Easy peasy lemon squeezy.
If
you're wondering why you'd bother making chocolate, when there are plenty of
options in the shops, home made raw chocolate is different. For a start,
there's no soya or milk powder or other weird fillers in chocolate you make
yourself (why is soya used in chocolate?) Secondly, you can put whatever
you want into them and have fun experimenting. Thirdly, raw cacao is
super rich in health giving nutrients as it has not been heated to the point
where nutrients are damaged. So those promises of chocolate being full of
mood boosting chemicals, antioxidants, healthy fats and minerals are true, but more true
with raw chocolate than the highly processed varieties we tend to see in the
shops.
I
have no doubt that what I made was pretty basic and master chocolatiers would
laugh at my efforts, there are all sorts of clever things you can do to make it
even more impressive.
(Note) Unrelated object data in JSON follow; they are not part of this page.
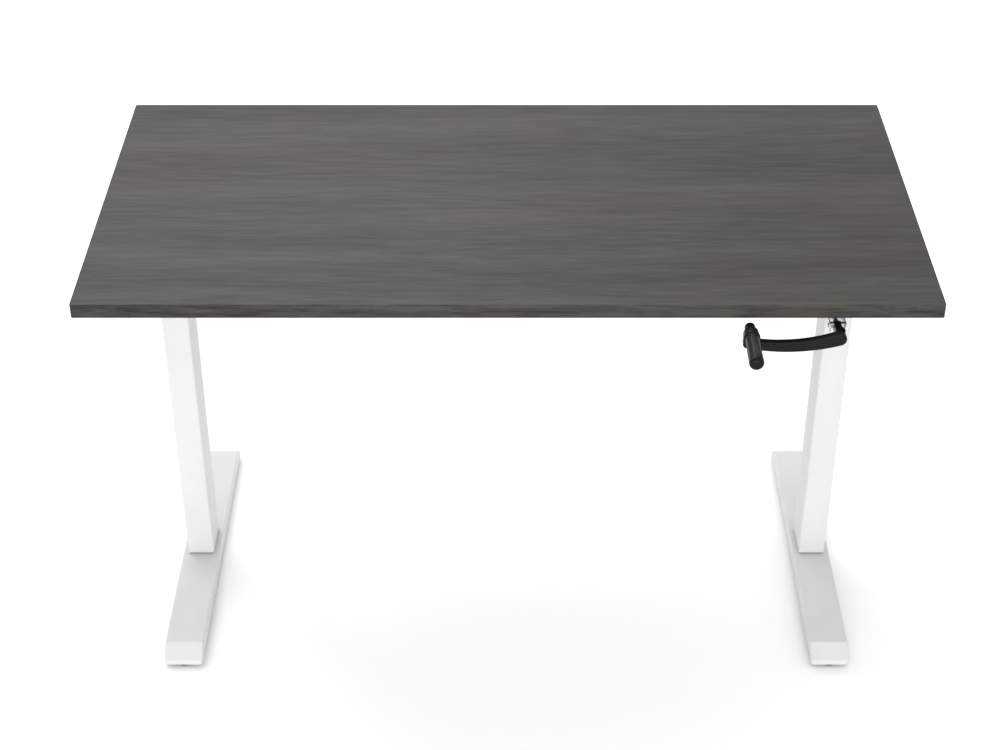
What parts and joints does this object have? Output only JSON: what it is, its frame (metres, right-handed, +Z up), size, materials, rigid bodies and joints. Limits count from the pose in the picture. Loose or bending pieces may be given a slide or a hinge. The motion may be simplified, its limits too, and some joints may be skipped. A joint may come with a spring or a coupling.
{
  "type": "height adjustable standing desk",
  "caption": "Hand-cranked sit-stand desk: dark wood-effect desktop on white telescoping columns with long flat feet; a folding crank drives shafts, mitre gears and lead screws.",
  "frame": {"origin": "on the floor under the middle of the desktop", "axes": "+X to the sitter's right, +Y away from the sitter, +Z up; the lift stands 104 mm above its lowest setting"},
  "size_m": [1.4, 0.815, 0.83],
  "materials": {
    "laminate": "matte wood-effect melamine, fine grain along the length",
    "band": "matte wood-effect edge band",
    "white_paint": "satin white powder coat",
    "black_plastic": "satin black moulded plastic",
    "zinc_steel": "bright zinc plate",
    "drawn_steel": "drawn bar, lightly oiled",
    "gear_steel": "sintered steel",
    "bronze": "oil-filled sintered bronze",
    "cast_alloy": "die cast, as cast",
    "guide_plastic": "grey acetal",
    "pad_plastic": "matte black nylon"
  },
  "bodies": {
    "base": {"left_foot": "white_paint", "right_foot": "white_paint", "foot_plates": "zinc_steel", "leveller_plates": "zinc_steel", "column_seats": "pad_plastic", "base_blocks": "drawn_steel", "column_bolts": "zinc_steel", "left_outer_tube": "white_paint", "right_outer_tube": "white_paint", "left_tube_collar": "guide_plastic", "right_tube_collar": "guide_plastic", "nut_tubes": "drawn_steel", "lift_nuts": "bronze"},
    "top": {"desktop": "laminate", "edge_band": "band", "desktop_screws": "zinc_steel", "left_inner_tube": "white_paint", "right_inner_tube": "white_paint", "glide_shoes": "guide_plastic", "head_plates": "white_paint", "left_gear_housing": "cast_alloy", "right_gear_housing": "cast_alloy", "gear_lids": "zinc_steel", "gearbox_screws": "zinc_steel", "left_support_arm": "white_paint", "right_support_arm": "white_paint", "front_rail": "white_paint", "rear_rail": "white_paint", "rail_bolts": "zinc_steel", "rail_nuts": "zinc_steel", "thrust_bearings": "gear_steel", "screw_bushes": "bronze", "crank_gear_housing": "cast_alloy", "crank_gear_cover": "zinc_steel", "shaft_bushes": "bronze", "rod_hanger": "black_plastic"},
    "left_screw": {"left_lead_screw": "drawn_steel", "left_screw_gear": "gear_steel"},
    "right_screw": {"right_lead_screw": "drawn_steel", "right_screw_gear": "gear_steel"},
    "cross_shaft": {"cross_shaft": "zinc_steel", "left_drive_gear": "gear_steel", "right_drive_gear": "gear_steel", "input_gear": "gear_steel"},
    "crank_shaft": {"crank_rod": "zinc_steel", "crank_gear": "gear_steel", "hanger_sleeve": "black_plastic", "crank_fork": "zinc_steel"},
    "crank_handle": {"hinge_block": "black_plastic", "fold_pin": "zinc_steel", "pin_washers": "zinc_steel", "crank_arm": "black_plastic", "grip_axle": "zinc_steel", "axle_cap": "black_plastic"},
    "grip": {"crank_grip": "black_plastic"},
    "front_left_leveller": {"front_left_leveller": "pad_plastic"},
    "rear_left_leveller": {"rear_left_leveller": "pad_plastic"},
    "front_right_leveller": {"front_right_leveller": "pad_plastic"},
    "rear_right_leveller": {"rear_right_leveller": "pad_plastic"}
  },
  "joints": [
    {"name": "lift", "type": "slide", "parent": "base", "child": "top", "axis": [0, 0, 1], "range_m": [-0.104, 0.336]},
    {"name": "left_screw_turn", "type": "hinge", "parent": "top", "child": "left_screw", "pos_m": [-0.599, 0.02, 0.788], "axis": [0, 0, 1], "range_deg": [-4680, 15120]},
    {"name": "right_screw_turn", "type": "hinge", "parent": "top", "child": "right_screw", "pos_m": [0.599, 0.02, 0.788], "axis": [0, 0, 1], "range_deg": [-4680, 15120]},
    {"name": "cross_shaft_turn", "type": "hinge", "parent": "top", "child": "cross_shaft", "pos_m": [0, 0.02, 0.788], "axis": [1, 0, 0], "range_deg": [-4680, 15120]},
    {"name": "crank_turn", "type": "hinge", "parent": "top", "child": "crank_shaft", "pos_m": [0.5295, -0.3, 0.788], "axis": [0, 1, 0], "range_deg": [-4680, 15120]},
    {"name": "crank_fold", "type": "hinge", "parent": "crank_shaft", "child": "crank_handle", "pos_m": [0.5295, -0.344, 0.788], "axis": [1, 0, 0], "range_deg": [0, 90]},
    {"name": "grip_spin", "type": "hinge", "parent": "crank_handle", "child": "grip", "pos_m": [0.388, -0.42, 0.792], "axis": [0, 1, 0], "continuous": true},
    {"name": "front_left_level", "type": "slide", "parent": "base", "child": "front_left_leveller", "axis": [0, 0, 1], "range_m": [-0.007, 0]},
    {"name": "rear_left_level", "type": "slide", "parent": "base", "child": "rear_left_leveller", "axis": [0, 0, 1], "range_m": [-0.007, 0]},
    {"name": "front_right_level", "type": "slide", "parent": "base", "child": "front_right_leveller", "axis": [0, 0, 1], "range_m": [-0.007, 0]},
    {"name": "rear_right_level", "type": "slide", "parent": "base", "child": "rear_right_leveller", "axis": [0, 0, 1], "range_m": [-0.007, 0]}
  ],
  "couplings": [
    {"joint": "left_screw_turn", "follows": "lift", "rad_per_m": 785.4},
    {"joint": "right_screw_turn", "follows": "lift", "rad_per_m": 785.4},
    {"joint": "cross_shaft_turn", "follows": "lift", "rad_per_m": 785.4},
    {"joint": "crank_turn", "follows": "lift", "rad_per_m": 785.4}
  ]
}
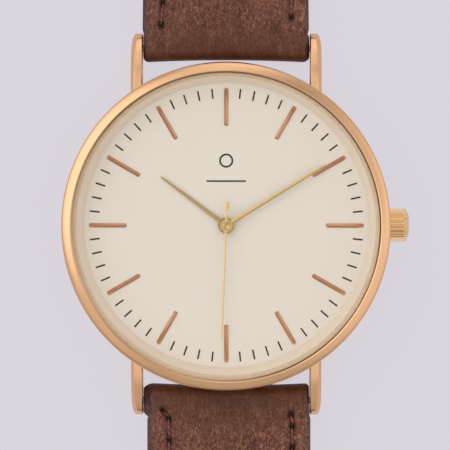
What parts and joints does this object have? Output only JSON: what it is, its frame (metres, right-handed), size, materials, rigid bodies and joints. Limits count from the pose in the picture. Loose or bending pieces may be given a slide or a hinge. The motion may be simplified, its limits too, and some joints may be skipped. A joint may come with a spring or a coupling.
{
  "type": "wristwatch",
  "caption": "Slim round analogue wristwatch with hour, minute and seconds hands, pull-out crown and two-piece leather strap with pin buckle, laid open.",
  "frame": {"origin": "centre of the case back's outer face", "axes": "+Z out of the dial, +Y to 12 o'clock along the strap, +X to the crown at 3 o'clock"},
  "size_m": [0.0423, 0.2423, 0.007],
  "materials": {
    "case_gold": "polished rose-gold plating on steel",
    "index_gold": "polished rose-gold plating",
    "hand_gold": "polished yellow-gold plating",
    "dial_cream": "fine satin",
    "crystal_glass": "clear, polished",
    "gasket_rubber": "matte",
    "back_steel": "circular brushed",
    "part_steel": "satin",
    "wheel_brass": "satin",
    "frame_plastic": "moulded",
    "coil_copper": "fine enamelled wire",
    "board_green": "solder-mask lacquer",
    "strap_leather": "fine-grained, softly waxed, with contrast stitching"
  },
  "bodies": {
    "case": {"case_middle": "case_gold", "bezel": "case_gold", "crystal": "crystal_glass", "crystal_gasket": "gasket_rubber", "caseback": "back_steel", "caseback_gasket": "gasket_rubber", "dial": "dial_cream", "dial_flange": "dial_cream", "hour_index_01": "index_gold", "hour_index_02": "index_gold", "hour_index_03": "index_gold", "hour_index_04": "index_gold", "hour_index_05": "index_gold", "hour_index_06": "index_gold", "hour_index_07": "index_gold", "hour_index_08": "index_gold", "hour_index_09": "index_gold", "hour_index_10": "index_gold", "hour_index_11": "index_gold", "hour_index_12": "index_gold", "movement_ring": "frame_plastic", "main_plate": "frame_plastic", "train_bridge": "part_steel", "battery": "part_steel", "battery_clamp": "part_steel", "coil": "coil_copper", "stator": "part_steel", "circuit_board": "board_green", "quartz_can": "part_steel", "crown_tube": "part_steel", "spring_bar_12": "part_steel", "spring_bar_6": "part_steel"},
    "seconds": {"seconds_hand": "hand_gold", "fourth_wheel": "wheel_brass"},
    "fifth": {"fifth_wheel": "wheel_brass"},
    "rotor": {"rotor": "part_steel"},
    "third": {"third_wheel": "wheel_brass"},
    "centre": {"centre_wheel": "wheel_brass"},
    "minutes": {"minute_hand": "hand_gold", "cannon_pinion": "part_steel"},
    "hours": {"hour_hand": "hand_gold", "hour_wheel": "wheel_brass"},
    "minute_wheel": {"minute_wheel": "wheel_brass"},
    "setting_wheel": {"setting_wheel": "part_steel"},
    "clutch": {"clutch_wheel": "part_steel"},
    "crown": {"crown": "case_gold", "stem": "part_steel", "crown_gasket": "gasket_rubber"},
    "setting_lever": {"setting_lever": "part_steel"},
    "pin_12_right": {"spring_bar_12_pin_right": "part_steel"},
    "pin_12_left": {"spring_bar_12_pin_left": "part_steel"},
    "pin_6_right": {"spring_bar_6_pin_right": "part_steel"},
    "pin_6_left": {"spring_bar_6_pin_left": "part_steel"},
    "strap_12": {"strap_12": "strap_leather", "fixed_keeper": "strap_leather"},
    "strap_6": {"strap_6": "strap_leather"},
    "sliding_keeper": {"sliding_keeper": "strap_leather"},
    "buckle": {"buckle_frame": "case_gold", "buckle_bar": "part_steel"},
    "tongue": {"buckle_tongue": "case_gold"}
  },
  "joints": [
    {"name": "seconds_hand", "type": "hinge", "parent": "case", "child": "seconds", "pos_m": [0, 0, 0.003], "axis": [0, 0, 1], "continuous": true},
    {"name": "fifth_wheel", "type": "hinge", "parent": "case", "child": "fifth", "pos_m": [-0.00286, -0.00104, 0.003], "axis": [0, 0, 1], "continuous": true},
    {"name": "rotor", "type": "hinge", "parent": "case", "child": "rotor", "pos_m": [-0.00401, -0.00219, 0.003], "axis": [0, 0, 1], "continuous": true},
    {"name": "third_wheel", "type": "hinge", "parent": "case", "child": "third", "pos_m": [0.00153, -0.00265, 0.003], "axis": [0, 0, 1], "continuous": true},
    {"name": "centre_wheel", "type": "hinge", "parent": "case", "child": "centre", "pos_m": [0, 0, 0.003], "axis": [0, 0, 1], "continuous": true},
    {"name": "minute_hand", "type": "hinge", "parent": "case", "child": "minutes", "pos_m": [0, 0, 0.003], "axis": [0, 0, 1], "continuous": true},
    {"name": "hour_hand", "type": "hinge", "parent": "case", "child": "hours", "pos_m": [0, 0, 0.003], "axis": [0, 0, 1], "continuous": true},
    {"name": "minute_wheel", "type": "hinge", "parent": "case", "child": "minute_wheel", "pos_m": [0.00204, 0.00204, 0.003], "axis": [0, 0, 1], "continuous": true},
    {"name": "setting_wheel", "type": "hinge", "parent": "case", "child": "setting_wheel", "pos_m": [0.00456, 0, 0.003], "axis": [0, 0, 1], "continuous": true},
    {"name": "crown_turn", "type": "hinge", "parent": "case", "child": "clutch", "pos_m": [0.0067, 0, 0.0026], "axis": [1, 0, 0], "continuous": true},
    {"name": "crown_pull", "type": "slide", "parent": "clutch", "child": "crown", "axis": [1, 0, 0], "range_m": [0, 0.001]},
    {"name": "setting_lever", "type": "hinge", "parent": "case", "child": "setting_lever", "pos_m": [0.00915, -0.0025, 0.0032], "axis": [0, 0, 1], "range_deg": [-26, 1]},
    {"name": "pin_12_right", "type": "slide", "parent": "case", "child": "pin_12_right", "axis": [-1, 0, 0], "range_m": [0, 0.0009], "stiffness_N_per_m": 500, "springref_m": -0.001},
    {"name": "pin_12_left", "type": "slide", "parent": "case", "child": "pin_12_left", "axis": [1, 0, 0], "range_m": [0, 0.0009], "stiffness_N_per_m": 500, "springref_m": -0.001},
    {"name": "pin_6_right", "type": "slide", "parent": "case", "child": "pin_6_right", "axis": [-1, 0, 0], "range_m": [0, 0.0009], "stiffness_N_per_m": 500, "springref_m": -0.001},
    {"name": "pin_6_left", "type": "slide", "parent": "case", "child": "pin_6_left", "axis": [1, 0, 0], "range_m": [0, 0.0009], "stiffness_N_per_m": 500, "springref_m": -0.001},
    {"name": "strap_12_swing", "type": "hinge", "parent": "case", "child": "strap_12", "pos_m": [0, 0.0215, 0.0023], "axis": [1, 0, 0], "range_deg": [-100, 80]},
    {"name": "strap_6_swing", "type": "hinge", "parent": "case", "child": "strap_6", "pos_m": [0, -0.0215, 0.0023], "axis": [-1, 0, 0], "range_deg": [-100, 80]},
    {"name": "sliding_keeper", "type": "slide", "parent": "strap_12", "child": "sliding_keeper", "axis": [0, 1, 0], "range_m": [-0.02, 0.0095]},
    {"name": "buckle_swing", "type": "hinge", "parent": "strap_12", "child": "buckle", "pos_m": [0, 0.0965, 0.00225], "axis": [1, 0, 0], "range_deg": [-90, 35]},
    {"name": "tongue_swing", "type": "hinge", "parent": "buckle", "child": "tongue", "pos_m": [0, 0.0965, 0.00225], "axis": [1, 0, 0], "range_deg": [0, 85]}
  ],
  "couplings": [
    {"joint": "fifth_wheel", "follows": "seconds_hand", "ratio": -6},
    {"joint": "rotor", "follows": "seconds_hand", "ratio": 30},
    {"joint": "third_wheel", "follows": "seconds_hand", "ratio": -0.13333},
    {"joint": "centre_wheel", "follows": "seconds_hand", "ratio": 0.016667},
    {"joint": "minute_wheel", "follows": "minute_hand", "ratio": -0.33333},
    {"joint": "hour_hand", "follows": "minute_hand", "ratio": 0.083333},
    {"joint": "setting_wheel", "follows": "minute_hand", "ratio": 0.66667},
    {"joint": "setting_lever", "follows": "crown_pull", "rad_per_m": -394.8}
  ]
}
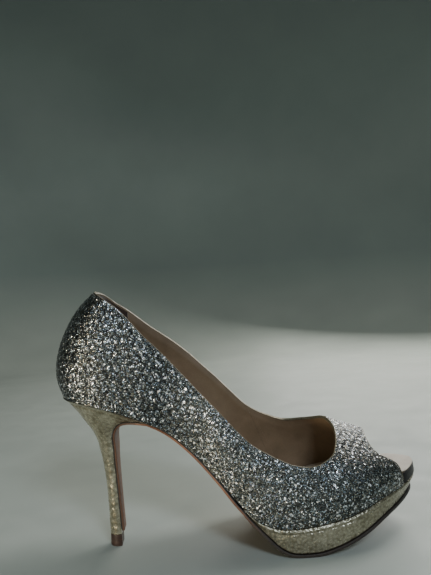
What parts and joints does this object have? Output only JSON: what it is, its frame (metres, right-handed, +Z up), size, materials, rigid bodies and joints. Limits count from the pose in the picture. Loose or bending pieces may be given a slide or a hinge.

However, as a first attempt, I'm pretty chuffed and
they taste mighty fine if I do say so myself!
Ingredients:
60g raw
cacao butter
60g raw
cacao powder
40g
coconut sugar, milled to a fine powder in a nut or coffee mill
Filling -
I used
2 dsp
pumpkin seeds, toasted and milled
3 dsp Super Life breakfast topping, also milled
To
make:
Melt
cacao butter in a glass bowl over a saucepan of simmering water (make sure the
bowl doesn't sit in the water)
Once
melted, add in the cacao powder & sugar
Mix
thoroughly, then add whatever filling you fancy and keep mixing until it's smooth and gorgeous
Pour the
mix into silicone sweet/chocolate moulds, or as I did onto a baking sheet (because
I completely underestimated how many moulds I'd need)
Put the
moulds into the fridge and ignore for at least an hour
Eat and
rejoice at how good raw chocolate tastes. YUM!